— start DATASET SECTION —
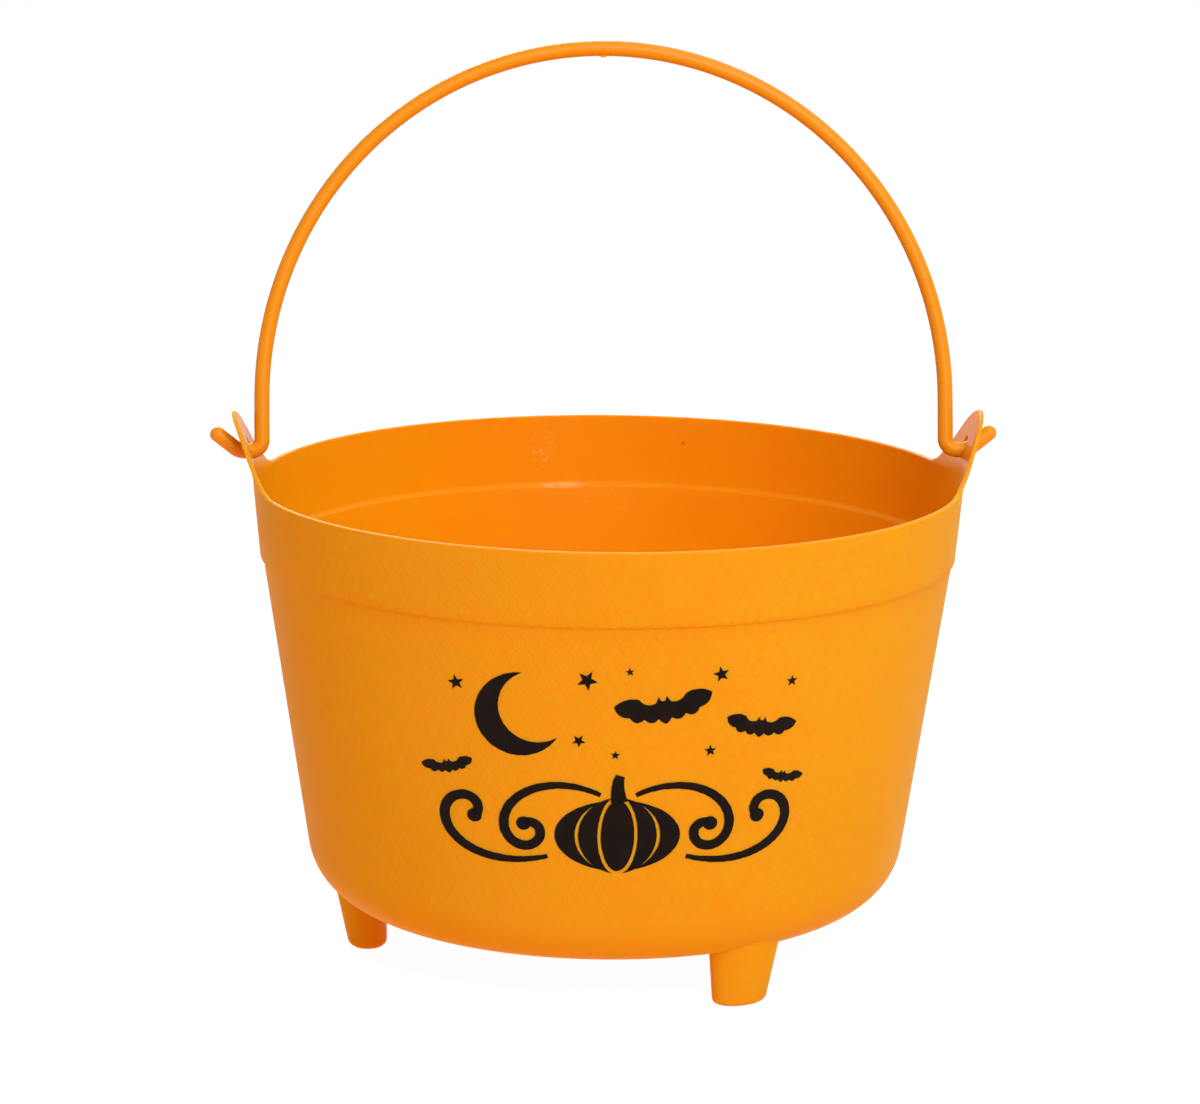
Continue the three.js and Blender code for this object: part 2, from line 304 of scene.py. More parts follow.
SHARP_LEDGE, SOFT_LEDGE = (116.4, 116.75), (115.7, 117.5)
outside_line = one_side(plain_outside, RIM_RADIUS, *SHARP_LEDGE)
inside_line = one_side(plain_inside, RIM_RADIUS - WALL, *SOFT_LEDGE)
section = [
    *outside_line,
    *lip_points(RIM_RADIUS - LIP, 0, 90),
    (RIM_RADIUS - WALL + LIP, RIM_Z),
    *lip_points(RIM_RADIUS - WALL + LIP, 90, 180),
    *inside_line[-2::-1],
]
print("section has", len(section), "points")

# %% Draw the section and spin it


def select_only(piece):
    """Selects one object and makes it the active one."""
    bpy.ops.object.select_all(action="DESELECT")
    piece.select_set(True)
    bpy.context.view_layer.objects.active = piece


SAME_PLACE = 0.002


def draw_line(name, points):
    """Walks one vertex along the points, given in millimetres, and leaves the line in edit mode."""
    places = [Vector(point) * MM for point in points]
    line = add_new(bpy.ops.mesh.primitive_plane_add, name, size=MM, location=(0, 0, 0))
    bpy.ops.object.mode_set(mode="EDIT")
    bpy.ops.mesh.merge(type="CENTER")
    bpy.ops.transform.translate(value=places[0])
    for here, there in zip(places, places[1:]):
        bpy.ops.mesh.extrude_vertices_move(TRANSFORM_OT_translate={"value": there - here})
    return line


def close_mesh(merge=0.0):
    """Merges points that nearly coincide, turns all faces outwards and leaves edit mode."""
    bpy.ops.mesh.select_all(action="SELECT")
    if merge:
        bpy.ops.mesh.remove_doubles(threshold=merge * MM)
    bpy.ops.mesh.normals_make_consistent(inside=False)
    bpy.ops.object.mode_set(mode="OBJECT")


def spin_line(name, points, sweeps, start=0.0):
    """Draws a half section and spins it round the Z axis, one sweep of (degrees, steps) after another."""
    turn = radians(start)
    line = draw_line(name, [(r * cos(turn), r * sin(turn), z) for r, z in points])
    bpy.ops.mesh.select_all(action="SELECT")
    for degrees, steps in sweeps:
        bpy.ops.mesh.spin(steps=steps, angle=radians(degrees), center=(0, 0, 0), axis=(0, 0, 1))
    close_mesh(SAME_PLACE)
    return line


EAR_SWEEP = 36
shell = spin_line(
    "bucket_shell", section,
    [(EAR_SWEEP, 80), (180 - EAR_SWEEP, 72), (EAR_SWEEP, 80), (180 - EAR_SWEEP, 72)],
    start=-EAR_SWEEP / 2,
)
print("shell", len(shell.data.polygons), "faces, size in mm", in_mm(shell.dimensions))

# %% [markdown]
# ## Ears pulled up out of the rim
#
# On the real bucket the ears aren't stuck on: the rim band simply goes on upwards there, so band and ear
# share one surface with no seam. Separate plates would leave a seam to hide, so the rows just below the lip
# are stretched instead. Two weights are worked out for each vertex of the stock, how far it goes up and how
# far it goes out, and Displace modifiers move the vertices by those weights.
#
# The leaf outline has concave shoulders, straight flanks and a round tip. On its way up the plate leans out,
# curls and loses the roundness of the wall, so that it is almost flat at the tip.

# %% Work out the ears' shape
EAR_HEIGHT, EAR_HALF_BASE, EAR_TIP_RADIUS, EAR_SHOULDER_RADIUS = 19.8, 25.5, 16.7, 7.4
EAR_LEAN, EAR_CURL, EAR_THINNING = radians(8.0), 3.4, 0.2

tip_centre = EAR_HEIGHT - EAR_TIP_RADIUS
flank = (
    asin(EAR_TIP_RADIUS / hypot(EAR_HALF_BASE, tip_centre))
    + atan2(tip_centre, EAR_HALF_BASE)
)
shoulder = EAR_HALF_BASE + EAR_SHOULDER_RADIUS * tan(flank / 2)


def ear_height(across):
    """How high the ear's outline stands above the rim, at a distance from the ear's middle."""
    across = abs(across)
    if across >= shoulder:
        return 0.0
    if across >= shoulder - EAR_SHOULDER_RADIUS * sin(flank):
        return EAR_SHOULDER_RADIUS - sqrt(EAR_SHOULDER_RADIUS ** 2 - (shoulder - across) ** 2)
    if across >= EAR_TIP_RADIUS * sin(flank):
        return (EAR_HALF_BASE - across) * tan(flank)
    return tip_centre + sqrt(EAR_TIP_RADIUS ** 2 - across ** 2)


def ear_reach(across, up, is_inside):
    """How far outwards the plate is moved at a height above the rim."""
    if up <= 0:
        return 0.0
    rise = min(up / EAR_HEIGHT, 1.0)
    middle = RIM_RADIUS - WALL / 2
    bulge = middle * (1 - cos(asin(across / middle)))
    thinning = EAR_THINNING * min(rise / 0.2, 1.0) if is_inside else 0.0
    return up * tan(EAR_LEAN) + EAR_CURL * rise ** 2 + (1 - (1 - rise) ** 2) * bulge + thinning


tip_reach = ear_reach(0, EAR_HEIGHT, False)
print("ear base half width", round(shoulder, 2), "reach at the tip", round(tip_reach, 2))

# %% Pull the ears up
MOST_REACH = 10.0

lift = shell.vertex_groups.new(name="ear_lift")
curl_right = shell.vertex_groups.new(name="ear_curl_right")
curl_left = shell.vertex_groups.new(name="ear_curl_left")
for vertex in shell.data.vertices:
    x, y, z = vertex.co / MM
    if z < STOCK_LOW or abs(x) < RIM_RADIUS / 2 or abs(y) > shoulder:
        continue
    share = min((z - STOCK_LOW) / (STOCK_HIGH - STOCK_LOW), 1.0)
    height = ear_height(y) * share
    lift.add([vertex.index], height / EAR_HEIGHT, "REPLACE")
    reach = ear_reach(y, z - RIM_Z + height, hypot(x, y) < RIM_RADIUS - WALL / 2)
    curl = curl_right if x > 0 else curl_left
    curl.add([vertex.index], reach / MOST_REACH, "REPLACE")


def apply_modifier(piece, name, kind, **settings):
    """Gives the active piece a modifier with these settings and applies it."""
    modifier = piece.modifiers.new(name, kind)
    for setting, value in settings.items():
        setattr(modifier, setting, value)
    bpy.ops.object.modifier_apply(modifier=modifier.name)


def displace_by(piece, group_name, direction, strength):
    """Moves the vertices of a group along one axis, each by its weight."""
    apply_modifier(
        piece, group_name, "DISPLACE",
        direction=direction, vertex_group=group_name, mid_level=0, strength=strength * MM,
    )


select_only(shell)
displace_by(shell, "ear_lift", "Z", EAR_HEIGHT)
displace_by(shell, "ear_curl_right", "X", MOST_REACH)
displace_by(shell, "ear_curl_left", "X", -MOST_REACH)
shell.vertex_groups.clear()
print("shell with its ears, size in mm", in_mm(shell.dimensions))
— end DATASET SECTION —
TASK PROMPT
How many lines in the data contain the string "from"? Respond with the number only.

COMPLETE RESPONSE
2